→ AIM OF THE EXERCISE: Your task is to return, exactly, the run of lines starting at the line holding "bpy.context.scene.collection.objects.link(empty)" and ending at the line holding "imported = [obj", both ends included and no other lines.

→ DATA EXTRACT:

——

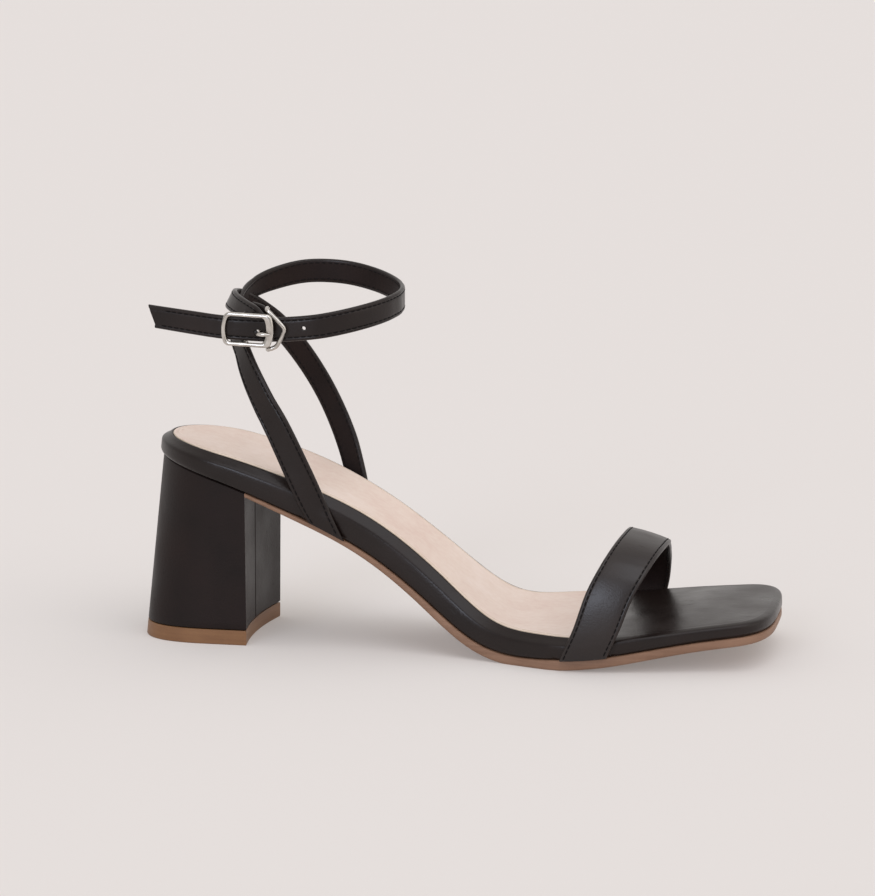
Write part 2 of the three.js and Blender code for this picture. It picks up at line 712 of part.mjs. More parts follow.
// The pin drops inwards past both edges of the strap; the prong's eye turns on it.
const pinHalf = Math.max(frameHeight / 2 - frameBar / 2, strapWidth / 2 + gap + pinDiameter / 2);
const pinCorners = [
  new THREE.Vector3(-pinBack, 0, -pinHalf),
  new THREE.Vector3(-pinBack, pinDrop, -pinHalf),
  new THREE.Vector3(-pinBack, pinDrop, pinHalf),
  new THREE.Vector3(-pinBack, 0, pinHalf),
];

// Points along a bent wire: straight runs with rounded corners.
function bentWire(corners, radius, closed) {
  const points = [];
  corners.forEach((corner, i) => {
    const before = corners[(i + corners.length - 1) % corners.length];
    const after = corners[(i + 1) % corners.length];
    if (!closed && (i === 0 || i === corners.length - 1)) {
      points.push(corner);
      return;
    }
    const bend = Math.min(radius, corner.distanceTo(before) / 2.2, corner.distanceTo(after) / 2.2);
    const enter = corner.clone().add(before.clone().sub(corner).setLength(bend));
    const leave = corner.clone().add(after.clone().sub(corner).setLength(bend));
    points.push(...new THREE.QuadraticBezierCurve3(enter, corner, leave).getPoints(4));
  });
  return new THREE.CatmullRomCurve3(points, closed, 'centripetal');
}
const pinSteps = 18;
const pinWire = wire(bentWire(pinCorners, pinBend, false), pinDiameter, pinSteps);
const frameSolid = solid(framePlate.applyMatrix4(frameSeat)).add(solid(pinWire.applyMatrix4(frameSeat)));

// Prong: an eye round the pin, then out through the strap and over the frame's broad bar.
const eyeRadius = pinDiameter / 2 + gap + prongDiameter / 2;
const eyePoints = 11;
const eyeFrom = -20;
const eyeTo = -250;
const prongPoints = [];
for (let i = 0; i < eyePoints; i += 1) {
  const turn = THREE.MathUtils.degToRad(THREE.MathUtils.lerp(eyeFrom, eyeTo, i / (eyePoints - 1)));
  prongPoints.push(new THREE.Vector3(
    -pinBack + eyeRadius * Math.cos(turn),
    pinDrop - eyeRadius * Math.sin(turn),
    -prongBelow,
  ));
}
const prongInner = pinDrop - eyeRadius;
const prongOuter = -frameThickness / 2 - gap - prongDiameter / 2;
for (const row of prongRows) {
  const y = THREE.MathUtils.lerp(prongInner, prongOuter, row.out);
  prongPoints.push(new THREE.Vector3(row.along * frameLength, y, -prongBelow));
}
const prongSteps = 32;
const prongCurve = new THREE.CatmullRomCurve3(prongPoints, false, 'centripetal');
const prongGeometry = wire(prongCurve, prongDiameter, prongSteps).applyMatrix4(frameSeat);

// The slot in the long strap that the prong passes through.
const slotLength = 3.8 * prongDiameter;
const slot = new THREE.BoxGeometry(slotLength, strapThickness * 3, prongDiameter + 2 * gap);
slot.translate(prongRows[0].along * frameLength, prongInner - strapThickness, -prongBelow);
slot.applyMatrix4(frameSeat);

const ankleStraps = solid(ribbon(longFrames, strapThickness))
  .add(solid(ribbon(shortFrames, strapThickness)))
  .subtract(bedClearance)
  .subtract(belowBed)
  .subtract(solid(slot));

// Toe strap: a crowned band from the outsole's edge on one side to the other.
function toeStrapFrames(steps) {
  const points = [];
  const dips = [];
  for (const row of toeStrapRows) {
    const x = row.along * shoeLength;
    const side = row.across < 0 ? outerSide : innerSide;
    const wallY = Math.abs(outline(stationAt(x), side).y) + strapThickness / 2;
    points.push(new THREE.Vector3(x, row.across * wallY, wallFoot(x) + row.rise * toeStrapRise));
    dips.push(row.dip);
  }
  const curve = new THREE.CatmullRomCurve3(points, false, 'centripetal');
  const frames = [];
  for (let i = 0; i <= steps; i += 1) {
    const share = i / steps;
    const place = share * (dips.length - 1);
    const row = Math.min(Math.floor(place), dips.length - 2);
    const dip = THREE.MathUtils.lerp(dips[row], dips[row + 1], place - row);
    const point = curve.getPoint(share);
    const along = curve.getTangent(share);
    const across = new THREE.Vector3(1, 0, -dip).normalize();
    const out = new THREE.Vector3().crossVectors(along, across).normalize();
    frames.push({ point, across, out, along, width: toeStrapWidth });
  }
  return frames;
}
const toeStrapSteps = 40;
const toeStrap = solid(ribbon(toeStrapFrames(toeStrapSteps), strapThickness, toeStrapCrown))
  .subtract(bedClearance)
  .subtract(belowBed);

// Ring of bent wire: its inner bars lie behind the long strap, its outer corner in front.
const ringUp = ringBar.clone().addScaledVector(foldStart.across, ringBarAbove * strapWidth);
const ringDown = ringBar.clone().addScaledVector(foldStart.across, -ringBarBelow * strapWidth);
const ringCorners = ringRows.map(({ along, front, rise }) =>
  ringUp.clone().add(new THREE.Vector3(along * strapWidth, -front * ringStand, rise * strapWidth)),
);
const ringSteps = 50;
const ringCurve = bentWire([ringDown, ringUp, ...ringCorners], ringBend, true);
const ringGeometry = new THREE.TubeGeometry(ringCurve, ringSteps, ringWire / 2, 8, true);

const parts = [
  ['outsole', outsoleGeometry, '#8a6349', 0.62, 0],
  ['footbed', footbedGeometry, '#262224', 0.42, 0],
  ['insole_sock', sockGeometry, '#dfc7ba', 0.6, 0],
  ['heel_block', heelGeometry, '#2b2627', 0.5, 0],
  ['top_lift', liftGeometry, '#a06f4b', 0.6, 0],
  ['toe_strap', geometryOf(toeStrap), '#292528', 0.42, 0],
  ['ankle_straps', geometryOf(ankleStraps), '#292426', 0.45, 0],
  ['strap_ring', ringGeometry, '#cbc4bd', 0.22, 1],
  ['buckle_frame', geometryOf(frameSolid), '#cbc4bd', 0.22, 1],
  ['buckle_prong', prongGeometry, '#cbc4bd', 0.22, 1],
];

const shoe = new THREE.Group();
for (const [name, geometry, color, roughness, metalness] of parts) {
  const mesh = new THREE.Mesh(geometry, new THREE.MeshStandardMaterial({ color, roughness, metalness }));
  mesh.name = name;
  shoe.add(mesh);
}
shoe.position.x = heelFlare - liftLength / 2;

export default shoe;
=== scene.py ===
import math
import bmesh
import bpy
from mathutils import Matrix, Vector


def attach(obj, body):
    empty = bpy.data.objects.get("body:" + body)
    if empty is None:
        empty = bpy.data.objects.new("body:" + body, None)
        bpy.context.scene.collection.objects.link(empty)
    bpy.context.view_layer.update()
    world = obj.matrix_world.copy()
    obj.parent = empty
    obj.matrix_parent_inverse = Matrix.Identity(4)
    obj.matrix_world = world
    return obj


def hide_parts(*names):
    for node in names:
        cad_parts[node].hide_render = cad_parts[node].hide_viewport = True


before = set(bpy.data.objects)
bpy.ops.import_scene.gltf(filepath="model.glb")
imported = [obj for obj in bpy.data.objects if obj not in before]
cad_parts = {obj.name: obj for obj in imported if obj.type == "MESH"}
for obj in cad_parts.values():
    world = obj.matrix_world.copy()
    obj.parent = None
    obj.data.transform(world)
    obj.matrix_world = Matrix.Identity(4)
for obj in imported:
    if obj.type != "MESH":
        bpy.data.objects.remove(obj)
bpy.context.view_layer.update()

# Women's block-heel sandal, right foot. Lengths in this script are millimetres counted from the
# back of the footbed and from the floor, as a shoemaker's drawing has them; toWorld() puts them
# into the row's metres, whose origin is the middle of the top lift's ground face.
lift = {"thickness": 5.3, "length": 41.6, "width": 49.4, "round": 30.0, "squareness": 2.8, "flare": 6.0,
        "topEase": 0.25, "floorEase": 0.35}
backToOrigin = lift["flare"] - lift["length"] / 2
outerSide = -1
innerSide = 1
gap = 0.3


def toWorld(x, y, z):
    return Vector(((x + backToOrigin) / 1000, y / 1000, z / 1000))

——

→ TASK OUTPUT:
        bpy.context.scene.collection.objects.link(empty)
    bpy.context.view_layer.update()
    world = obj.matrix_world.copy()
    obj.parent = empty
    obj.matrix_parent_inverse = Matrix.Identity(4)
    obj.matrix_world = world
    return obj


def hide_parts(*names):
    for node in names:
        cad_parts[node].hide_render = cad_parts[node].hide_viewport = True


before = set(bpy.data.objects)
bpy.ops.import_scene.gltf(filepath="model.glb")
imported = [obj for obj in bpy.data.objects if obj not in before]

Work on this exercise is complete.